The book, from Brookings Institution Press, is out Thursday.

A conversation with Isabel V. Sawhill:

AP: The premise of your book seems to be that unplanned pregnancies and births are bad for the economy, bad for our culture? Is that what you're arguing?

Sawhill: I'm arguing more centrally that it's not good for children. Their life prospects are being undermined by too many young adults drifting into relationships, pregnancy, childbearing, rather than waiting until they're ready to be parents.

We may have always known that to be true but we have not been practicing it. Sixty percent of all births to young unmarried adults, I'm talking about people under the age of 30, are unplanned, unintended.

AP: On the one hand you support all the personal choices and freedoms we now have in terms of sex, contraception and forming families, but you then argue that drifting into parenthood is a bad idea. Can you explain that a little bit?

Sawhill: The children born under those circumstances are going to have constrained life chances, and it's going to be stressful for their parents as well, and it's often going to produce a single-parent family that is going to struggle both economically and in other ways.

I think that many single parents are doing a heroic job of raising children on their own. It's just a very hard thing to do. You have half as much time and often half as much money as you would have if you had joined forces with another person.

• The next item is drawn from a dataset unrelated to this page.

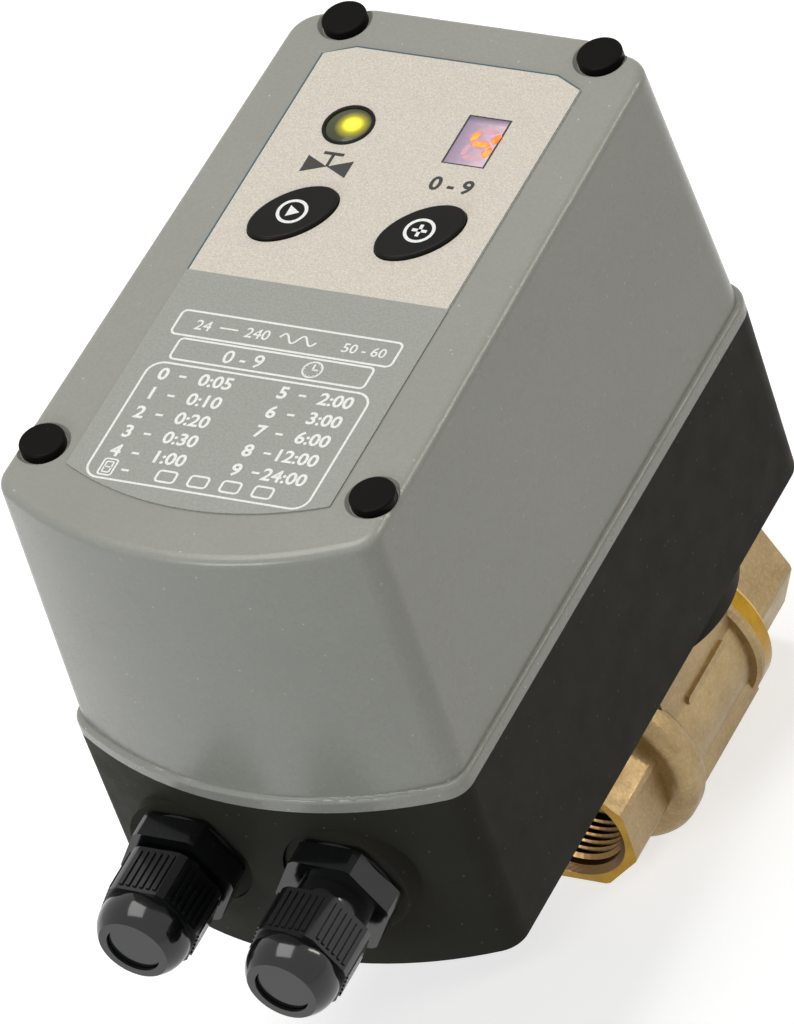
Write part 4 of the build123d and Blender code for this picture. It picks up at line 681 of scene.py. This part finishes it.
world = bpy.data.worlds.new("plain")
scene.world = world
world.use_nodes = True
tree = world.node_tree
paths = tree.nodes.new("ShaderNodeLightPath")
seen = tree.nodes.new("ShaderNodeMath")
seen.operation = "MAXIMUM"
tree.links.new(paths.outputs["Is Camera Ray"], seen.inputs[0])
tree.links.new(paths.outputs["Is Transmission Ray"], seen.inputs[1])
shown = tree.nodes.new("ShaderNodeMath")
shown.operation = "MAXIMUM"
tree.links.new(seen.outputs[0], shown.inputs[0])
tree.links.new(paths.outputs["Is Glossy Ray"], shown.inputs[1])
level = tree.nodes.new("ShaderNodeMapRange")
tree.links.new(shown.outputs[0], level.inputs["Value"])
level.inputs["To Min"].default_value = SKY_LIGHT
level.inputs["To Max"].default_value = 1.0
tree.links.new(level.outputs["Result"], tree.nodes["Background"].inputs["Strength"])
tree.nodes["Background"].inputs["Color"].default_value = (1.0, 1.0, 1.0, 1.0)


def floor():
    """Wide pale floor under the part, near white with a soft shadow where it is seen."""
    level = CAD_BOX[0].z - 0.2 * MM
    mesh = bpy.data.meshes.new("floor")
    reach = 4.0
    corners = [(x * reach, y * reach, level) for x, y in ((-1, -1), (1, -1), (1, 1), (-1, 1))]
    mesh.from_pydata(corners, [], [(0, 1, 2, 3)])
    obj = bpy.data.objects.new("floor", mesh)
    scene.collection.objects.link(obj)
    g = Graph("floor_pale")
    g.colour(g.mix(g.span(g.noise(4.0, 2.0), 0.3, 0.7), linear(206, 206, 204), linear(212, 212, 210)))
    g.rough(0.85)
    g.shader.inputs["Specular IOR Level"].default_value = 0.1
    path = g.tree.nodes.new("ShaderNodeLightPath")
    g.shader.inputs["Emission Color"].default_value = (1.0, 1.0, 1.0, 1.0)
    shown = g.maths("MAXIMUM", path.outputs["Is Camera Ray"], path.outputs["Is Glossy Ray"])
    shown = g.maths("MAXIMUM", shown, path.outputs["Is Transmission Ray"])
    g.put(g.maths("MULTIPLY", shown, FLOOR_GLOW), g.shader.inputs["Emission Strength"])
    mesh.materials.append(g.material)


floor()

AP: Can you talk specifically about the impact on families, governments, schools, etc. from a high rate of pregnancies and births, not just among teens because as you noted the teen birth rate is going down, but among unmarried women in their 20s? When did that start happening?

Sawhill: The teen birth rate has come down dramatically, and the fact that we've had some success there makes me somewhat optimistic that we can have success with a slightly older group as well. But the problem of unplanned birth outside of marriage has shifted up the age scale. It's now a major problem amongst 20-somethings in the United States.

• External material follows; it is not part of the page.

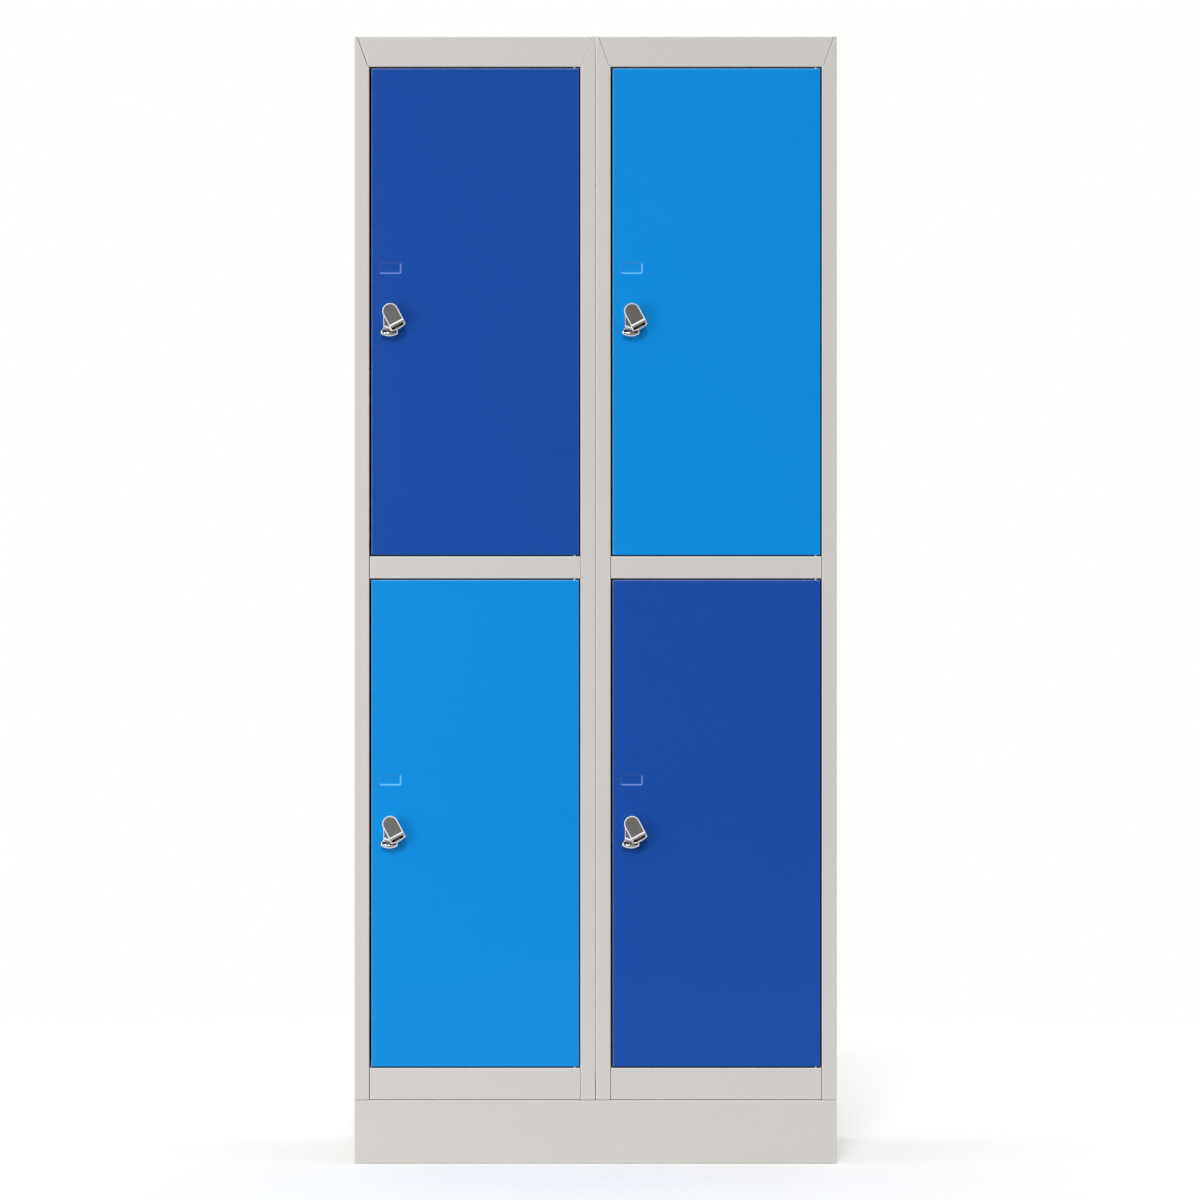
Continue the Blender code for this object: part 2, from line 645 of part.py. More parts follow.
def add_hasp_knob(place, turn, material):
    """The turning half of the lock: a round-topped knob with a slotted lug and a spindle through the door."""
    knob_back = TAB_HEIGHT + GAP
    outline = tab_outline(KNOB_RADIUS, KNOB_DROP)
    face = tab_outline(KNOB_RADIUS - KNOB_RIM, KNOB_DROP - KNOB_FOOT)
    knob = sloped_plate(f"hasp_knob_{place}", outline, face, knob_back, LOCK_PROJECTION, KNOB_RIM, material, turn)
    lug_shape = lug_outline(
        KNOB_RADIUS - GAP, JOIN_OVERLAP - KNOB_DROP, KNOB_LUG_LEFT, KNOB_LUG_RIGHT, KNOB_LUG_DROP, KNOB_LUG_BOW
    )
    lug = plate(f"knob_lug_{place}", lug_shape, KNOB_LUG_BACK, KNOB_LUG_FRONT, material, turn)
    slot_shape = slot_outline(KNOB_SLOT_LEFT, KNOB_SLOT_RIGHT, KNOB_SLOT_TOP, KNOB_SLOT_BOTTOM)
    slot = plate(f"knob_slot_{place}", slot_shape, TAB_HEIGHT, LOCK_PROJECTION + GAP, material, turn)
    start = -(knob_back + KNOB_LUG_BACK) / 2
    spindle = cylinder(f"spindle_{place}", SPINDLE_RADIUS, (0, start, 0), (0, SPINDLE_LENGTH, 0), material, turn)
    thread = cylinder(
        f"spindle_thread_{place}",
        SCREW_RADIUS + GAP,
        (0, SPINDLE_LENGTH - SCREW_LENGTH - GAP, 0),
        (0, SPINDLE_LENGTH + GAP, 0),
        material,
        turn,
        SMALL_ROUND_STEPS,
    )
    boolean(knob, lug, "UNION")
    boolean(knob, slot, "DIFFERENCE")
    boolean(knob, spindle, "UNION")
    boolean(knob, thread, "DIFFERENCE")


def cam_outline():
    """Two round ends of unlike size joined by their common tangents; the small end points down."""
    reach = CAM_LENGTH - CAM_TIP
    lean = math.asin((CAM_HUB - CAM_TIP) / reach)
    steps = SMALL_ROUND_STEPS // 2
    hub = arc(0.0, 0.0, CAM_HUB, -lean, math.pi + lean, steps)
    tip = arc(0.0, -reach, CAM_TIP, math.pi + lean, 2 * math.pi - lean, steps)
    return hub + tip


def add_cam(place, turn, material):
    """The locking cam on the spindle, with the screw that holds it."""
    cam_turn = new_empty(f"cam_turn_{place}", (0, 0, 0), turn)
    cam_turn.rotation_euler = (0.0, math.pi / 2 - CAM_DROOP, 0.0)
    cam = plate(f"cam_{place}", cam_outline(), -CAM_FRONT - CAM_THICKNESS, -CAM_FRONT, material, cam_turn)
    hole = cylinder(
        f"cam_hole_{place}",
        SPINDLE_RADIUS + GAP,
        (0, CAM_FRONT - CAM_THICKNESS, 0),
        (0, CAM_FRONT + 2 * CAM_THICKNESS, 0),
        material,
        cam_turn,
    )
    boolean(cam, hole, "DIFFERENCE")
    profile = headed_profile(SCREW_HEAD_RADIUS, SCREW_HEAD, SCREW_RADIUS, SCREW_LENGTH - GAP)
    screw = turned(f"cam_screw_{place}", profile, material, turn)
    screw.location = (0.0, SPINDLE_LENGTH + GAP, 0.0)
    screw.rotation_euler = (-math.pi / 2, 0.0, 0.0)


def add_lock(place, hinge, lock_x, material):
    """A lock at the middle of the door's height; its turning pieces hang on an empty turned with the knob."""
    pivot = new_empty(f"lock_pivot_{place}", (lock_x, -HINGE_DEPTH, 0.0), hinge)
    turn = new_empty(f"lock_turn_{place}", (0.0, 0.0, 0.0), pivot)
    turn.rotation_euler = (0.0, -LOCK_TURN, 0.0)
    add_hasp_base(place, pivot, material)
    add_hasp_nut(place, pivot, material)
    add_hasp_knob(place, turn, material)
    add_cam(place, turn, material)


def add_buffer(place, opening_left, head, material):
    """A rubber button on the door stop at the head of an opening."""
    length = STOP_DEPTH - DOOR_RETURN - 2 * GAP
    profile = (
        (0.0, length / 2),
        (BUFFER_RADIUS * CROWN, length / 2),
        (BUFFER_RADIUS, length / 4),
        (BUFFER_RADIUS, -length / 2),
        (0.0, -length / 2),
    )
    rubber = turned(f"door_buffer_{place}", profile, material)
    rubber.location = (opening_left + BUFFER_INSET, FRONT + (STOP_DEPTH + DOOR_RETURN) / 2, head - STOP_LIP / 2 - GAP)
    rubber.rotation_euler = (math.pi / 2, 0.0, 0.0)


def add_coat_hook(place, centre_x, ceiling, material):
    """A double hook bent from one wire, fixed under the compartment's ceiling."""
    bend = SMALL_ROUND_STEPS // 2
    outer = HOOK_STEM + 2 * HOOK_BEND
    right_half = [(HOOK_STEM, 0.0), (HOOK_STEM, -HOOK_DROP)]
    for step in range(1, bend + 1):
        angle = math.pi * step / bend
        x = HOOK_STEM + HOOK_BEND * (1 - math.cos(angle))
        right_half.append((x, -HOOK_DROP - HOOK_BEND * math.sin(angle)))
    right_half.append((outer, HOOK_TIP - HOOK_DROP))
    path = [(-x, z) for x, z in reversed(right_half)] + right_half
    curve = bpy.data.curves.new(f"coat_hook_{place}", "CURVE")
    curve.dimensions = "3D"
    curve.bevel_depth = HOOK_WIRE
    curve.bevel_resolution = 2
    curve.use_fill_caps = True
    curve.materials.append(material)
    spline = curve.splines.new("POLY")
    spline.points.add(len(path) - 1)
    for point, (x, z) in zip(spline.points, path):
        point.co = (x, 0.0, z, 1.0)
    hook = bpy.data.objects.new(f"coat_hook_{place}", curve)
    hook.location = (centre_x, (FRONT + BACK) / 2, ceiling - HOOK_WIRE - GAP)
    parts.objects.link(hook)


def add_compartment(place, column, sill, head, above, below, looks):
    """A compartment's door with its hinge pins and lock, its buffer and its coat hook."""
    opening_left = column["left"] + UPRIGHT
    hinge_x = opening_left + OPENING_WIDTH - DOOR_GAP_RIGHT - HINGE_INSET
    middle = sill + DOOR_GAP_BOTTOM + DOOR_HEIGHT / 2
    hinge = new_empty(f"hinge_{place}", (hinge_x, FRONT + HINGE_DEPTH, middle))
    lock_x = column["left"] + LOCK_INSET - hinge_x
    add_door(place, hinge, lock_x, looks[f"door_{place}"])
    add_stiffener(place, hinge, looks[f"door_{place}"])
    add_hinge_pins(place, hinge, looks["zinc"])
    add_lock(place, hinge, lock_x, looks["chrome"])
    add_buffer(place, opening_left, head, looks["rubber"])
    add_coat_hook(place, opening_left + OPENING_WIDTH / 2, ceiling_under(above), looks["zinc"])
    for end, piece, level in (("head", above, head), ("sill", below, sill)):
        hole = cylinder(
            f"{end}_pin_hole_{place}",
            PIN_RADIUS + GAP,
            (hinge_x, FRONT + HINGE_DEPTH, level - PIN_REACH),
            (hinge_x, FRONT + HINGE_DEPTH, level + PIN_REACH),
            looks["zinc"],
            steps=SMALL_ROUND_STEPS,
        )
        boolean(piece, hole, "DIFFERENCE")


def ceiling_under(piece):
    """The underside of the sheet that closes a compartment at the top."""
    level = max(vertex.co.z for vertex in piece.data.vertices if vertex.co.y < 0)
    return level - SHEET


def make_looks():
    light_blue = (0.0, 0.30, 0.80)
    dark_blue = (0.020, 0.075, 0.36)
    looks = {
        "grey": new_material("grey_paint", (0.62, 0.61, 0.59), 0.45),
        "dark_blue": new_material("dark_blue_paint", dark_blue, 0.40),
        "light_blue": new_material("light_blue_paint", light_blue, 0.40),
        "chrome": new_material("chrome_plate", (0.62, 0.60, 0.56), 0.18, 1.0),
        "zinc": new_material("zinc_plate", (0.55, 0.56, 0.57), 0.35, 1.0),
        "rubber": new_material("buffer_rubber", (0.03, 0.03, 0.03), 0.80),
    }
    looks["door_upper_left"] = looks["dark_blue"]
    looks["door_lower_left"] = looks["light_blue"]
    looks["door_upper_right"] = looks["light_blue"]
    looks["door_lower_right"] = looks["dark_blue"]
    return looks


def build():
    global parts, cutters
    clear_scene()
    parts = new_collection("school_locker")
    cutters = new_collection("cutters", hidden=True)
    looks = make_looks()
    columns = [add_column(number, looks["grey"]) for number in range(1, COLUMN_COUNT + 1)]
    add_plinth(looks["grey"])
    add_nest_bolts(columns, looks["zinc"])
    for side, column in zip(("left", "right"), columns):
        top, shelf, base = column["top"], column["shelf"], column["base"]
        add_compartment(f"upper_{side}", column, UPPER_SILL, UPPER_HEAD, top, shelf, looks)
        add_compartment(f"lower_{side}", column, LOWER_SILL, LOWER_HEAD, shelf, base, looks)


build()
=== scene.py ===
"""The looks of the school locker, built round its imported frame.

Metres, in the frame's own axes: +Z up, the doors look along -Y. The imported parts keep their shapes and
get smooth folds and a finish. Only the lock castings are made anew here, in a finer shape. Rivets and
spot welds are added to the carcass.
"""

import json
import math
from collections import namedtuple

import bmesh
import bpy
from mathutils import Matrix, Vector


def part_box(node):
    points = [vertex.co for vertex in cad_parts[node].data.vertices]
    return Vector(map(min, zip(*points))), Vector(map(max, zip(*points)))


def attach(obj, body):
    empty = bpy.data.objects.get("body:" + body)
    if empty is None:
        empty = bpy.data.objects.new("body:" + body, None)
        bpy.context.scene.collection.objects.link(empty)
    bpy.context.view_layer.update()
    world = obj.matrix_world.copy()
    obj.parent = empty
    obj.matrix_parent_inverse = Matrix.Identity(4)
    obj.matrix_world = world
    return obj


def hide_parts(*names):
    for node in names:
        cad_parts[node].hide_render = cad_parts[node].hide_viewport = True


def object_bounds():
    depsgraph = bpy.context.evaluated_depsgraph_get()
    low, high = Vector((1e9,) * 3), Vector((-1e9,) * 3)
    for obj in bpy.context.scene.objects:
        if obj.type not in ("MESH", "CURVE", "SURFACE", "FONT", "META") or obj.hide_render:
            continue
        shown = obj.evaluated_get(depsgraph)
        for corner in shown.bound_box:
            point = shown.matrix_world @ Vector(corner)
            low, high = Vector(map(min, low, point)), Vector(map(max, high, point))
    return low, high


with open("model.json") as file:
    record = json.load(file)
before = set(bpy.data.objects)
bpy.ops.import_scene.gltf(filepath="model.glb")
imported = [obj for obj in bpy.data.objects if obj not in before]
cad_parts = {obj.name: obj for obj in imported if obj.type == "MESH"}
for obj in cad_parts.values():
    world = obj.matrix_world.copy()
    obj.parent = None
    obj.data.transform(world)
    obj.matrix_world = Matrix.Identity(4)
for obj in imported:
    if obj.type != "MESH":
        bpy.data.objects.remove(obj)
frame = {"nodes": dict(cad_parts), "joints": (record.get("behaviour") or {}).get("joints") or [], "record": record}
cad_low, cad_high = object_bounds()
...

Over half of all births to women under 30 are outside of marriage and most of those births are unintended.

AP: Can you address why social policies to reduce what you call too-early unplanned births have been ignored or sidelined, and where that fits into what you describe as a "demographic tide of family breakdown."

Sawhill: We had a huge transformation in our society from one that was based primarily on the idea that if you had children you should have them within marriage. And that worked reasonably well. Now marriage seems to be disappearing because, among other things, much greater opportunities for women, their ability to support themselves and their desire for autonomy and their ability to achieve that autonomy.

They don't need marriage in the way they used to. That to me is the biggest factor, but there are some others, such as the fact that men, less skilled men in particular, are struggling in today's labor market, aren't doing as well and therefore have all kinds of problems and don't look terribly marriageable to the women that they might partner with.

AP: What do you see in the future in terms of our culture's default when it comes to marriage and having children?

Sawhill: There will likely be more and more people deciding not to have children, but I'm not arguing that that's what we should make the standard for the way an adult should live. Far from it.

The important thing is to make an explicit choice, not just drift into marriage and parenting - at any age.